● **Records for the exercise**
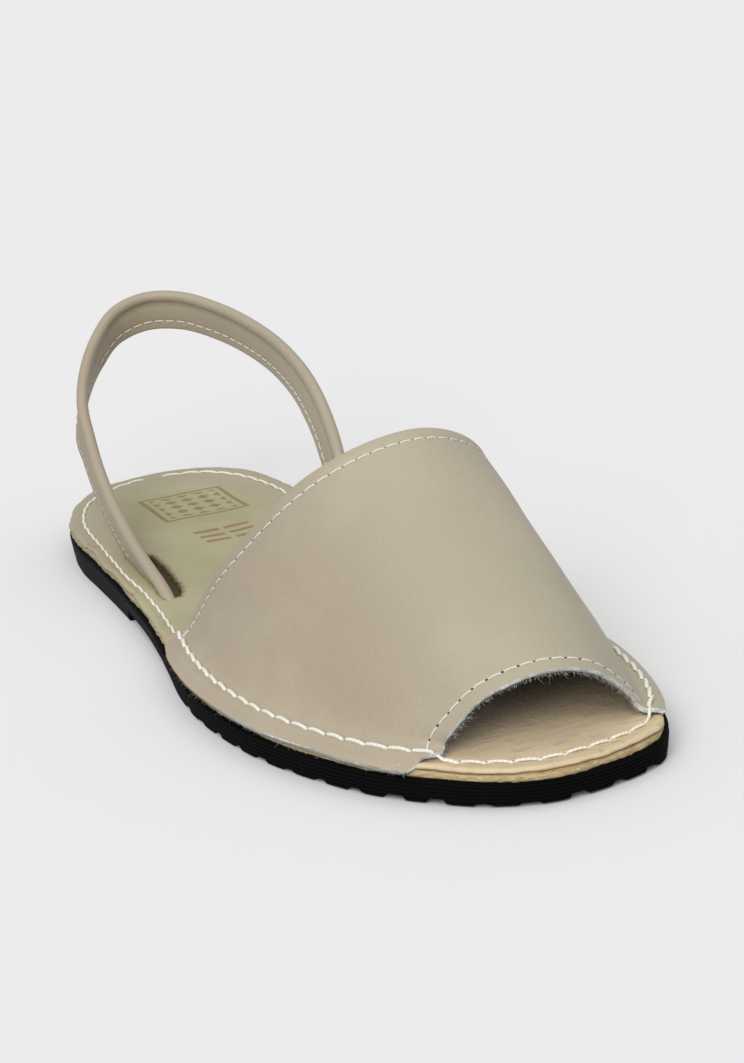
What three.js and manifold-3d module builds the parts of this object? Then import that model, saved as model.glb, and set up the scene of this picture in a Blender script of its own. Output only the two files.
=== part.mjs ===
// A right slingback sandal: rubber unit sole, leather midsole and insole, one-piece vamp, heel strap.
// Millimetres. +X points to the toe, +Y to the inner side of the foot, +Z up, from the ground it stands on.

import * as THREE from 'three';
import { mergeVertices } from 'three/addons/utils/BufferGeometryUtils.js';
import Module from 'manifold-3d';

const wasm = await Module();
wasm.setup();

// Sole and footbed
const footbedLength = 250;
const ballWidth = 87;
const rubberRim = 1;
const heelRim = -0.6;
const heelRimLength = 60;
const rubberHeelHeight = 6.9;
const rubberBallHeight = 5.4;
const toeSpring = 0.3;
const toeDrop = 0.3;
const heelBlockLength = 92;
const forefootStart = 150;
const archRise = 3;
const heelBevel = 5;
const sideTaper = 0.7;
const ribCount = 6;
const ribDepth = 0.4;
const ribStart = 112;
const ribFade = 16;
const lugCount = 10;
const lugFirst = 158;
const lugPitch = 9.4;
const lugGrooveWidth = 3.4;
const lugGrooveLength = 8;
const lugGrooveDepth = 1.2;
const midsoleHeel = 0.9;
const midsoleToe = 1.3;
const insoleThickness = 1;
const insoleRound = 0.35;

// Gap that glued or sewn layers keep between them
const seam = 0.3;

// Vamp: heights are above the flange that lies on the insole
const vampHeight = 46.8;
const vampWall = 1.3;
const flangeSetback = 0;
const flangeWidth = 4.9;
const hemDepth = 5;
const hemExtra = 0.6;

// Heel strap: a band with a rounded ridge along its upper edge
const strapRise = 52;
const strapWidth = 10.9;
const strapThickness = 2.2;
const ridgeRadius = 1.7;
const strapClearance = 0.5;
const slotSlack = 2.6;
const slotCorner = 1.4;

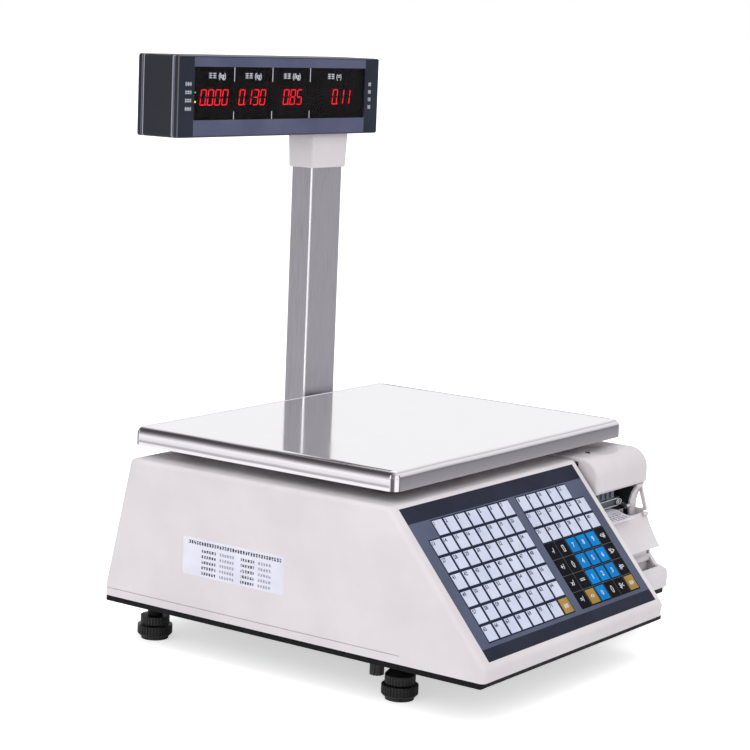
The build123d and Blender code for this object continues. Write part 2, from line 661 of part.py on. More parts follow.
arm_room = 4.4
spindle_x0, spindle_x1 = 111.0, 178.0
cheek_left, cheek_thick = 185.4, 2.0
cheek_path = [(-140.9, cover_bottom - 1.2), (-135.6, 127.0), (-133.4, 119.0), (-133.2, 111.0),
              (-134.6, 103.0), (-137.4, 96.0)]
front_path = [(-170.5, skirt), (-171.0, 51.0), (-170.0, 56.0), (-159.2, 60.0), (-151.0, 69.0)]


def make_printer_housing():
    low_front = front_path + [(-149.8, 76.0)]
    strut = [(-144.6, 109.9), (-144.9, 112.2), (-137.2, cover_bottom)]
    right_wall = low_front + [(-147.5, 91.0), (-140.9, 107.6), (-141.2, 109.2)] + strut
    right_wall += [(drawer_rear, cover_bottom), (drawer_rear, skirt)]
    solid = side_prism(right_wall, inner_right, right)
    # open triangle behind the strut that joins the cover to the door's latch
    solid -= side_prism([(-134.0, 135.4), (-141.6, 113.0), (-140.4, 111.0), (-130.6, 111.0), (-129.4, 120.0)],
                        inner_right - 1, right + 1)
    # curved cheek that closes the mouth beside the print mechanism
    solid += bent_sheet(cheek_path, cheek_thick, cheek_left, inner_right + 1)
    left_wall = low_front + [(-148.6, 84.0), (-122.0, 84.0), (-112.0, 60.0), (drawer_rear, 60.0),
                             (drawer_rear, skirt)]
    solid += side_prism(left_wall, drawer_left, inner_left)
    solid += bent_sheet(front_path, -skin, drawer_left, right)
    solid += block(drawer_left, right, -169.5, drawer_rear, floor_low, floor_high)
    # grip recess in the ledge, with a wall behind it
    solid -= block(drawer_left + 9, right - 5.5, -163.0, -153.2, floor_high, 72)
    solid += block(inner_left - 1, inner_right + 1, -150.8, -149.0, floor_low, 67.5)
    solid += block(inner_left + arm_room, inner_right - arm_room, -150.8, -149.0, 67, 76.0)
    solid += block(drawer_left, right, drawer_rear - skin, drawer_rear, floor_low, 60)
    solid += block(inner_left + 8, right, drawer_rear - skin, drawer_rear, 60, cover_bottom)
    # spindles for the label roll and for the spent backing
    for y, z, spindle_r, boss_r in ((roll_y, roll_z, 6.0, 11.0), (take_y, take_z, 4.5, 9.0)):
        solid += rod_x(spindle_r, spindle_x0, inner_right + 1, y, z)
        solid += rod_x(boss_r, spindle_x1, inner_right + 1, y, z)
    for x0, x1 in ((drawer_left - 1, inner_left + 1), (inner_right - 1, right + 1)):
        solid -= rod_x(1.5 + run_clear, x0, x1, hinge_y, hinge_z)
    # air slots low in the outer side
    for i in range(6):
        solid -= block(inner_right - 1, right + 1, 4, 40, 58 + 6 * i, 60.5 + 6 * i)
    return solid


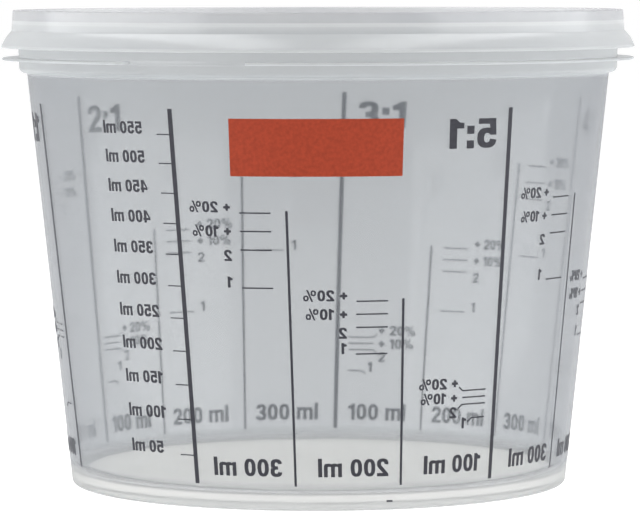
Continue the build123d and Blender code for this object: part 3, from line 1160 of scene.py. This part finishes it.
def seen_ray(nodes):
    """1 for camera, glossy and transmission rays, which see the white surround, and 0 for the rest."""
    ray = nodes.add("ShaderNodeLightPath").outputs
    first = nodes.math("MAXIMUM", ray["Is Camera Ray"], ray["Is Glossy Ray"])
    return nodes.math("MAXIMUM", first, ray["Is Transmission Ray"])


class MIXCUP_PT_panel(bpy.types.Panel):
    """Builds the mixing cup piece by piece"""

    bl_label = "Mixing Cup"
    bl_idname = "MIXCUP_PT_panel"
    bl_space_type = "VIEW_3D"
    bl_region_type = "UI"
    bl_category = "Mixing Cup"

    def draw(self, context):
        for operator in OPERATORS:
            self.layout.operator(operator.bl_idname)
        for group in GROUPS:
            rows = self.layout.box()
            settings = getattr(context.scene, group)
            for name in settings.bl_rna.properties.keys():
                if name not in ("rna_type", "name"):
                    rows.prop(settings, name)


OPERATORS = (
    MIXCUP_OT_studio,
    MIXCUP_OT_cup_body,
    MIXCUP_OT_snap_lid,
    MIXCUP_OT_millilitre_scale,
    MIXCUP_OT_mixing_columns,
    MIXCUP_OT_colour_block,
)
GROUPS = {
    "mixcup_cup": CupSizes,
    "mixcup_lid": LidSizes,
    "mixcup_print": PrintSizes,
    "mixcup_finish": Finishes,
    "mixcup_studio": StudioSizes,
}


def register():
    """Makes the property groups, operators and panel known."""
    for cls in (*GROUPS.values(), *OPERATORS, MIXCUP_PT_panel):
        bpy.utils.register_class(cls)
    for name, group in GROUPS.items():
        setattr(bpy.types.Scene, name, PointerProperty(type=group))


def unregister():
    """Takes them away again."""
    for name in GROUPS:
        delattr(bpy.types.Scene, name)
    for cls in (MIXCUP_PT_panel, *reversed(OPERATORS), *reversed(list(GROUPS.values()))):
        bpy.utils.unregister_class(cls)


def main():
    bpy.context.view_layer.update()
    register()
    bpy.ops.mixcup.studio()
    bpy.ops.mixcup.cup_body()
    bpy.ops.mixcup.snap_lid()
    bpy.ops.mixcup.millilitre_scale()
    bpy.ops.mixcup.mixing_columns()
    bpy.ops.mixcup.colour_block()


if __name__ == "__main__":
    main()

● **Problem requirements**
Transcribe the lines above from the one with "The build123d and Blender code for this object continues." through the one with "60.0), (-151.0, 69.0)]". Include both ends and leave out every other line.

● **Written answer**
The build123d and Blender code for this object continues. Write part 2, from line 661 of part.py on. More parts follow.
arm_room = 4.4
spindle_x0, spindle_x1 = 111.0, 178.0
cheek_left, cheek_thick = 185.4, 2.0
cheek_path = [(-140.9, cover_bottom - 1.2), (-135.6, 127.0), (-133.4, 119.0), (-133.2, 111.0),
              (-134.6, 103.0), (-137.4, 96.0)]
front_path = [(-170.5, skirt), (-171.0, 51.0), (-170.0, 56.0), (-159.2, 60.0), (-151.0, 69.0)]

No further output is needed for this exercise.